DIP is about changing the direction of source code dependency of dependent module on a independent module(s), while keep the call flow from dependent to independent. For example, an application service needing data from DB should not depend on Data Access Service (ReadRepository) of the lower layer. Instead, the application service should depend on abstraction at the same level. I.e. an Interface of Data Access Service in same Application Service. The DIP would use DI to inject the real implementation Data Access Service at the runtime without creating direct source code dependency. One can use an IoC container to ease DI process. Bob Martins SOILD principle trainings covers more about the DIP. He explains when call flow and source code dependency are directing to same side those programs become fragile, rigid and none reusable. With the help of polymorphism one can invert the direction of source code control.

Layered Architecture isolates the expression of the domain model and the business logic, and eliminate any dependency on infrastructure, user interface, or even application logic that is not business logic.

Now let’s see what Domain-Driven Design (DDD) is. DDD tries to isolate the core domain of a system into a model using a key set of abstractions like Entities, Value Objects, Aggregates, Events, Domain Services, and Bounded Contexts. The purpose of isolation of domain is to build a Ubiquitous Language between the developer and the domain expert. DDD tries to minimise the mismatch of domain understanding between a developer and a domain expert while removing the misunderstanding on software model by the same two experts. The software model here refers to the Domain Model. It is import to notice that a Domain Model does not include any none functional aspects of a system. Removal of non-functional aspects improves the ability to write more functional unit tests with ease.

Applying DIP and Layered Architecture to DDD

This is an object diagram of an application where it processes Earliest Arrival Time (ETA) of delivery packages periodically. While processing the ETA, it updates the delivery ETA in DB if the ETA is still in the future.

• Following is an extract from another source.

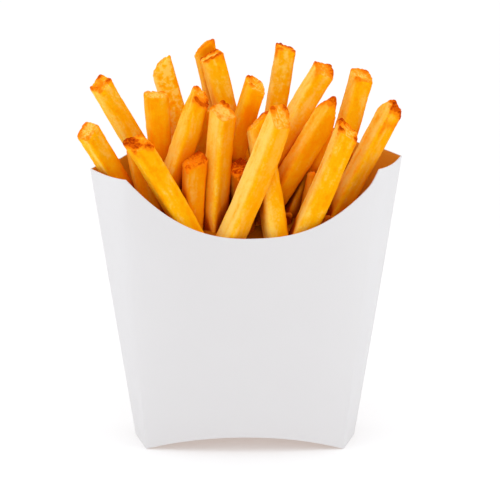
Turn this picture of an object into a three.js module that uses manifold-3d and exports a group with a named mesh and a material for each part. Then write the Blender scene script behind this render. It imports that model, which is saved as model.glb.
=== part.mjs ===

The above object diagram has two layers. Infrastructure which is the lower layer. Application and Domain are in a higher layer. The initial request comes to EarlierArrivalTimeService.storePresentETAs() method. This method is dependent on the same layer objects LatestETAGatewayRepository and PresentETARepository Interfaces. The implementation of these interfaces are in lower layer objects ETAGatewayRepository and ETAORMRepository. These two objects are injected at runtime to EarlierArrivalTimeService object using DI. To see how DIP is used in this example, one must recognize that lower layer ETAGatewayRepository and ETAORMRepository objects are now dependent on the higher layerLatestETAGatewayRepository and PresentETARepository Interfaces.

So what is the real use of Layered Architecture and DIP in DDD? The Layered Architecture and DIP enables to isolate the core domain of a system. DI and IoC container play a supporting role. In the above example, the core domain is simple. See below to understand how Layered Architecture and DIP is used to isolate the core domain requirements from none domain aspects of the application.

1. Find the new ETA read time. This is the time that user invokes EarlierArrivalTimeService.storePresentETAs()method. It is part of the user input and is not part of the domain model.
2. Use the read time to read the latest ETAs. The implementation is in the infrastructure layer ETAGatewayRepository object. The abstraction of ETAGatewayRepository the object LatestETAGatewayRepository is defined in Domain Model. So the lower layer dependent on the higher layer as per DIP. This means the ETA object is defined as a Domain Entity in Domain Model rather than a POJO in Infrastructure Layer. This isolates any business logic of ETA core domain to ETA Domain Entity. I.e. precisely to isPast()
3. Check whether an ETA arrival time is in the past. The implementation isPast() does this validation within the ETA Domain Entity and in isolation.
4. Filter out the past ETAs. The implementation presentETAs(List<ETA>):List<ETA> is in the ETA Domain Service. This an ETA core domain requirement to filter the past ETA from the recently found ETA list. This requirement too is isolated in ETADomainService.
5. Save the present ETAs. The implementation is in the infrastructure layer ETAORMRepository object. The abstraction of ETAORMRepository object PresentETARepository is defined in Domain Model. So the lower layer dependent on the higher layer as per DIP. This means, the ETADomainService the object is defined as a Domain Service in Domain Model rather than the method in Application Service EarlierArrivalTimeService. This isolate any business logic of core domain object ETADomainService. I.e. precisely to presentETAs(List<ETA>):List<ETA>

The use of DIP, Layered Architecture and DI for Unit Tests

As discussed earlier when DIP and Layered Architecture is used in an application the core domain is isolated into testable units like Entities, Value Objects and Domain Services. In the example application above, the developer can independently test,

1. ETA.isPast()
2. ETADomainService.presentETAs(List<ETA>):List<ETA>

The DIP and Layered Architecture, further removes the core domain requirement from infrastructure code like ETAGatewayRepository and ETAORMRepository. The developer can avoid any duplicate unit tests by making the infrastructure code as a boilerplate.

Further, there are no core domain requirements in EarliestArrivalTimeService. The unit test for EarliestArrivalTimeService would be minimal and it will check only the flow of the request based on test dependencies inject via DI.

Foot Notes

1. This text covers more of the original topic but in detail.